In April 1989, The Joy Luck Club made the New York Times’ bestseller list, where it remained for seven months. Tan was named a finalist for the National Book Award for fiction and National Book Critics Circle Award. She received the Bay Area Book Reviewers Award for fiction and the Commonwealth Club Gold Award. Paperback rights for the novel sold for more than $1.23 million, and it has been translated into seventeen languages, including Chinese.
The phenomenal success of The Joy Luck Club and the unfamiliar rituals of being a celebrity made it difficult for Tan to concentrate on writing her second novel. At one time, writing it became such a challenge that she broke out in hives. She began seven different novels until she hit upon a solution: “When my mother read The Joy Luck Club,” Tan said, “she was always complaining to me how she had to tell her friends that, no, she was not the mother or any of the mothers in the book. . . . So she came to me one day and she said, ‘Next book, tell my true story.'”

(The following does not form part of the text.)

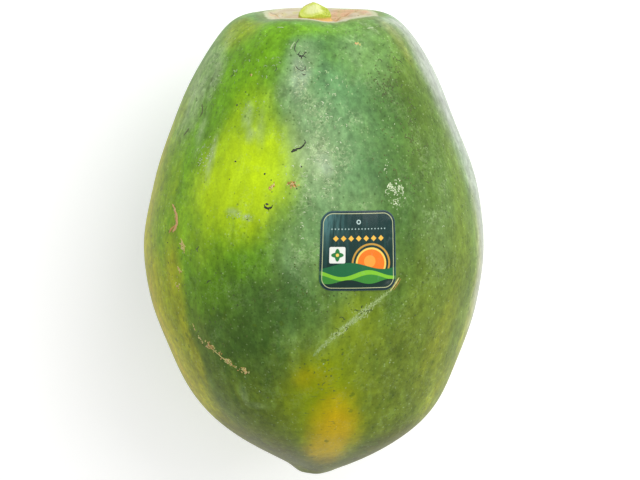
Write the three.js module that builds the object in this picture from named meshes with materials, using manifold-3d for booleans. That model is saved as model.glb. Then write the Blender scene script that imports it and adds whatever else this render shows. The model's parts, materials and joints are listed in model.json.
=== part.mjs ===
// A ripening papaya lying on its side, with a cut stub of its stalk and a small produce sticker.
//
// The fruit is modelled in a frame of its own: x to its right, y along its length from the blossom tip
// to the stem end, z out of its front. It is then tipped to the angle at which it comes to rest, its
// back is cut to the small flat spot it lies on, and the whole is centred over that spot, z up.
// Lengths are in millimetres and angles in degrees.

import * as THREE from "three";
import { mergeVertices } from "three/addons/utils/BufferGeometryUtils.js";
import Module from "manifold-3d";

// Control points of the fruit's outline, a cubic B-spline from the blossom tip over the shoulders and
// down into the hollow at the stem end. `at` is the place along the fruit, `radius` is measured from the
// core line, and `lean` is how far that core line is pushed to the right.
const OUTLINE = [
  { at: 0, radius: 0, lean: -1 },
  { at: 0, radius: 8, lean: -1 },
  { at: 3, radius: 11, lean: 0.5 },
  { at: 12, radius: 27.5, lean: 2.3 },
  { at: 29, radius: 52.5, lean: 2.2 },
  { at: 50, radius: 64, lean: 0.8 },
  { at: 76, radius: 74, lean: 0 },
  { at: 107, radius: 79.5, lean: 0 },
  { at: 140, radius: 75, lean: 0 },
  { at: 172, radius: 62.8, lean: 0.6 },
  { at: 197, radius: 51.3, lean: 1.1 },
  { at: 213, radius: 38.4, lean: 1 },
  { at: 216, radius: 25, lean: 0.4 },
  { at: 211.5, radius: 15, lean: 0 },
  { at: 210.5, radius: 7, lean: 0 },
  { at: 210.5, radius: 0, lean: 0 },
];

// Five soft lobes run the length of the fruit. Their height is a share of the radius: a little
// everywhere, more over the shoulders and over the blossom end. `turn` is where the front furrow lies;
// the furrow at the front is the deepest and those at the back hardly show. The crest round the hollow
// is lifted, and rises and falls with the lobes.
const LOBES = {
  count: 5,
  turn: 16.5,
  middling: 0.72,
  towardsFront: 0.66,
  everywhere: 0.006,
  shoulder: { height: 0.02, at: 205, spread: 38 },
  blossom: { height: 0.012, at: 25, spread: 25 },
  crest: { lift: 0.6, rise: 0.7, at: 214, spread: 9 },
  fade: { none: 8, full: 26 },
  furrow: 0.1,
};

const REST = { pitch: 4, flatDepth: 0.8 };
const SKIN = { around: 80, along: 52 };

const STUB = {
  seat: 0.4, // how far the hollow has risen under the foot's edge
  footRadius: 7.8,
  neckRadius: 6.4,
  topRadius: 6.2,
  height: 16,
  cut: { height: 6.7, towardsBack: 22.8, towardsRight: 17.4 },
  tear: { height: 7.4, towardsBack: 22.8, towardsRight: -21 },
  sides: 24,
  ovality: 1.08,
};

const LABEL = {
  side: 34,
  corner: 5.5,
  thickness: 0.6,
  along: 121.8,
  around: 14.3,
  turn: -2,
  cells: 12,
};

const GAP = 0.3; // between touching pieces

const SKIN_GREEN = 0x6f9a45;
const STUB_GREEN = 0xb4c45a;
const LABEL_GREEN = 0x1d4a42;

const radians = THREE.MathUtils.degToRad;

const wasm = await Module();
wasm.setup();

// The hump that a lobe's height follows along the fruit.
function hump(at, { at: middle, spread }) {
  return Math.exp(-(((at - middle) / spread) ** 2));
}

// The fruit's outline before its lobes: [at, radius, lean] for t from 0 at the tip to 1 in the hollow.
function outlineAt(t) {
  const last = OUTLINE.length - 1;
  const mirrored = ({ at, radius, lean }) => ({ at, radius: -radius, lean });
  const points = [mirrored(OUTLINE[1]), ...OUTLINE, mirrored(OUTLINE[last - 1])];
  const span = Math.min(Math.floor(t * last), last - 1);
  const f = t * last - span;
  const weights = [
    (1 - f) ** 3,
    3 * f ** 3 - 6 * f ** 2 + 4,
    -3 * f ** 3 + 3 * f ** 2 + 3 * f + 1,
    f ** 3,
  ].map((w) => w / 6);
  const blend = (key) => weights.reduce((sum, w, k) => sum + w * points[span + k][key], 0);
  return [blend("at"), blend("radius"), blend("lean")];
}

// Highest on a lobe's back and lowest in the furrow between two lobes.
function lobeShape(around) {
  const turned = around - radians(LOBES.turn);
  const strength = LOBES.middling + LOBES.towardsFront * Math.cos(turned);
  const wave = Math.cos(LOBES.count * turned) + LOBES.furrow * Math.cos(2 * LOBES.count * turned);
  return -strength * wave;
}

// A point of the skin, in the fruit's own frame. around is the angle from the front towards the right.
function skinAt(t, around) {
  const [at, radius, lean] = outlineAt(t);
  const fade = THREE.MathUtils.smoothstep(radius, LOBES.fade.none, LOBES.fade.full);
  const height =
    LOBES.everywhere +
    LOBES.shoulder.height * hump(at, LOBES.shoulder) +
    LOBES.blossom.height * hump(at, LOBES.blossom);
  const lobed = radius * (1 + fade * height * lobeShape(around));
  const crest = LOBES.crest.lift + LOBES.crest.rise * lobeShape(around);
  return new THREE.Vector3(
    lobed * Math.sin(around) + lean,
    at + fade * hump(at, LOBES.crest) * crest,
    lobed * Math.cos(around),
  );
}

// The t at which the outline reaches a place along the fruit, on its way up the side.
function outlineParameter(at) {
  let low = 0;
  let high = 0.75;
  while (high - low > 1e-6) {
    const middle = (low + high) / 2;
    if (outlineAt(middle)[0] < at) low = middle;
    else high = middle;
  }
  return low;
}

// The skin's outward normal, from two short steps along it.
function skinNormal(t, around) {
  const step = 1e-3;
  const onward = skinAt(t + step, around).sub(skinAt(t - step, around));
  const aside = skinAt(t, around + step).sub(skinAt(t, around - step));
  return aside.cross(onward).normalize();
}

// A three.js geometry as a manifold-3d solid, and back.
function solidOf(geometry) {
  const bare = geometry.clone();
  bare.deleteAttribute("normal");
  bare.deleteAttribute("uv");
  const merged = mergeVertices(bare, 1e-4);
  return new wasm.Manifold(
    new wasm.Mesh({
      numProp: 3,
      vertProperties: merged.attributes.position.array,
      triVerts: new Uint32Array(merged.index.array),
    }),
  );
}

function geometryOf(solid) {
  const mesh = solid.getMesh();
  const geometry = new THREE.BufferGeometry();
  geometry.setAttribute("position", new THREE.BufferAttribute(mesh.vertProperties, 3));
  geometry.setIndex(new THREE.BufferAttribute(mesh.triVerts, 1));
  geometry.computeVertexNormals();
  return geometry;
}

// The whole fruit: a sphere's net of faces, with every vertex moved on to the skin.
function fruitGeometry() {
  const geometry = new THREE.SphereGeometry(1, SKIN.around, SKIN.along);
  const { position, uv } = geometry.attributes;
  for (let i = 0; i < position.count; i += 1) {
    const around = Math.atan2(position.getX(i), position.getZ(i));
    position.setXYZ(i, ...skinAt(uv.getY(i), around));
  }
  return geometry;
}

// What is taken off the stalk above a slanting plane, which rises towards the back and the right.
function cutAway({ height, towardsBack, towardsRight }) {
  const above = new THREE.BoxGeometry(60, 20, 60)
    .translate(0, 10, 0)
    .rotateZ(radians(towardsRight))
    .rotateX(radians(towardsBack))
    .translate(0, height, 0);
  return solidOf(above);
}

// The stub of the stalk: a short turned stem with a spread foot. It is cut off aslant, highest at the
// back, and to the right of a low ridge the torn strip falls away again.
function stubGeometry() {
  const foot = OUTLINE.at(-1).at + STUB.seat + GAP;
  const side = new THREE.SplineCurve([
    new THREE.Vector2(STUB.footRadius, 0),
    new THREE.Vector2(STUB.neckRadius + 0.6, 2),
    new THREE.Vector2(STUB.neckRadius, 5),
    new THREE.Vector2(STUB.topRadius, STUB.height),
  ]);
  const profile = [
    new THREE.Vector2(0, 0),
    ...side.getPoints(9),
    new THREE.Vector2(0, STUB.height),
  ];
  const stem = new THREE.LatheGeometry(profile, STUB.sides);
  const cut = solidOf(stem).subtract(cutAway(STUB.cut)).subtract(cutAway(STUB.tear));
  return geometryOf(cut).scale(STUB.ovality, 1, 1).translate(0, foot, 0);
}

// Rounds the corners of the square label: the square at each corner is drawn in to a quarter disc.
function roundCorner(x, y) {
  const straight = LABEL.side / 2 - LABEL.corner;
  const dx = Math.abs(x) - straight;
  const dy = Math.abs(y) - straight;
  if (dx <= 0 || dy <= 0) return [x, y];
  const pull = Math.max(dx, dy) / Math.hypot(dx, dy);
  return [Math.sign(x) * (straight + dx * pull), Math.sign(y) * (straight + dy * pull)];
}

// The sticker: a thin rounded square wrapped on the skin.
function labelGeometry() {
  const geometry = new THREE.BoxGeometry(
    LABEL.side,
    LABEL.side,
    LABEL.thickness,
    LABEL.cells,
    LABEL.cells,
    1,
  );
  const { position } = geometry.attributes;
  const girth = outlineAt(outlineParameter(LABEL.along))[1];
  const turn = radians(LABEL.turn);
  for (let i = 0; i < position.count; i += 1) {
    const [x, y] = roundCorner(position.getX(i), position.getY(i));
    const aside = x * Math.cos(turn) - y * Math.sin(turn);
    const onward = x * Math.sin(turn) + y * Math.cos(turn);
    const t = outlineParameter(LABEL.along + onward);
    const around = radians(LABEL.around) + aside / girth;
    const lift = GAP + LABEL.thickness / 2 + position.getZ(i);
    position.setXYZ(i, ...skinAt(t, around).addScaledVector(skinNormal(t, around), lift));
  }
  return geometry;
}

// Cuts the flat spot that the fruit rests on. The fruit is already tipped, so the cut is level.
function withFlatSpot(geometry) {
  geometry.computeBoundingBox();
  const floor = geometry.boundingBox.min.z + REST.flatDepth;
  const slab = new THREE.BoxGeometry(400, 400, 100).translate(0, 0, floor - 50);
  return geometryOf(solidOf(geometry).subtract(solidOf(slab)));
}

function piece(name, geometry, color, roughness) {
  const material = new THREE.MeshStandardMaterial({ color, roughness, metalness: 0 });
  const mesh = new THREE.Mesh(geometry, material);
  mesh.name = name;
  return mesh;
}

// Tips a piece from the fruit's own frame to the way the fruit lies: the stem end a little raised.
function tipped(geometry) {
  return geometry.rotateX(radians(REST.pitch));
}

const papaya = new THREE.Group();
papaya.add(
  piece("fruit", withFlatSpot(tipped(fruitGeometry())), SKIN_GREEN, 0.45),
  piece("stalk_stub", tipped(stubGeometry()), STUB_GREEN, 0.6),
  piece("label", tipped(labelGeometry()), LABEL_GREEN, 0.3),
);

const box = new THREE.Box3().setFromObject(papaya, true);
const middle = box.getCenter(new THREE.Vector3());
papaya.position.set(-middle.x, -middle.y, -box.min.z);

export default papaya;
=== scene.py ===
import json
from types import SimpleNamespace

import bpy
import numpy as np
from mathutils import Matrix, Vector

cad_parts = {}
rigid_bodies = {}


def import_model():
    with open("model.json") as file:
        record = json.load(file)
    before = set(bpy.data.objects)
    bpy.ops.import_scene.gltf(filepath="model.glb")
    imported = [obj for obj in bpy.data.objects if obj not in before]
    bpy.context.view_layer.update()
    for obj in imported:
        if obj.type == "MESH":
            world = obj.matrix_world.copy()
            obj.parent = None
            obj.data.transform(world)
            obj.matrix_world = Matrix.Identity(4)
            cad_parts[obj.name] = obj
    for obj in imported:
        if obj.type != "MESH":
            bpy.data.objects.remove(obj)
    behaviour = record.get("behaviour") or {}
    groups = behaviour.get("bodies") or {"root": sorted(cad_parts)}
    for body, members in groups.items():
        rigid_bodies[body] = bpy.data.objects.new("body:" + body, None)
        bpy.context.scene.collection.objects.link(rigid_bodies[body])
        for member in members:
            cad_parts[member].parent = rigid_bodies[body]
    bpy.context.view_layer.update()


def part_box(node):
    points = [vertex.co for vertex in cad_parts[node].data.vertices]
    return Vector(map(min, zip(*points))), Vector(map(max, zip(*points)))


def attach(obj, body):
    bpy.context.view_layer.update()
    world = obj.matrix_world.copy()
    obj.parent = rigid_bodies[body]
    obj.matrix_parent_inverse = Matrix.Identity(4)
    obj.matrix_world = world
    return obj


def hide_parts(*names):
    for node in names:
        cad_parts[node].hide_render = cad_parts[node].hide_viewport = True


for leftover in list(bpy.data.objects):
    bpy.data.objects.remove(leftover)
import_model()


# ---- The body of the fruit -------------------------------------------------------------------------
# One grown berry: a closed skin from the blossom tip over five soft lobes to the hollow round its stalk.
# It lies on its back, tipped a little towards its blossom end, where its weight flattens a small spot.

MM = 0.001

# Control points of the outline, a cubic B-spline: place along the fruit, radius, lean to the right.
OUTLINE = np.array([
    (0, 0, -1),
    (0, 8, -1),
    (3, 11, 0.5),
    (12, 27.5, 2.3),
    (29, 52.5, 2.2),
    (50, 64, 0.8),
    (76, 74, 0),
    (107, 79.5, 0),
    (140, 75, 0),
    (172, 62.8, 0.6),
    (197, 51.3, 1.1),
    (213, 38.4, 1),
    (216, 25, 0.4),
    (211.5, 15, 0),
    (210.5, 7, 0),
    (210.5, 0, 0),
])
# The lobes: how many, where the front furrow lies, how strong they are all round and how much more at the
# front, and how much sharper the furrows are than the backs.
LOBES, LOBE_TURN = 5, 16.5
LOBE_ALL_ROUND, LOBE_AT_FRONT, LOBE_SHARPER = 0.72, 0.66, 0.1
# Their height as a share of the radius: everywhere, and more over the shoulder and the nose, each with
# its place along the fruit and its spread. They fade in between two radii.
LOBE_HEIGHT = 0.006
SHOULDER_HEIGHT, SHOULDER = 0.02, (205, 38)
NOSE_HEIGHT, NOSE = 0.012, (25, 25)
LOBE_FADE = (8, 26)
# The crest round the hollow: how high it stands, how much more on the lobes, and its place and spread.
CREST_LIFT, CREST_RISE, CREST = 0.6, 0.7, (214, 9)
REST_PITCH = 4
ROWS, COLUMNS = 244, 400
SIDE_END, HOLLOW_START = 0.74, 0.78  # the outline's t where the side gives way to the hollow


def smoothstep(low, high, x):
    """0 at low, 1 at high, smooth between and level beyond; low may be the greater"""
    s = np.clip((x - low) / (high - low), 0, 1)
    return s * s * (3 - 2 * s)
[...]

The Kitchen God’s Wife, published in 1991, tells the story of Daisy’s life through the fictional Winnie, a refugee from China. The book was a huge success even before publication: in a tightly fought contest, the Literary Guild bought the book club rights for a reported $425,000. Five foreign publishers bought rights to the novel — all before publication. In 1992, Tan published a children’s book, The Moon Lady. The plot is taken from the “Moon Lady” episode in The Joy Luck Club. “The haunting tale that unfolds is worthy of retelling,” Publishers Weekly wrote. When not writing, Tan enjoys playing pool. She is a frequent visitor to Family Billiards in San Francisco, the city where she and husband Louis DeMattei live.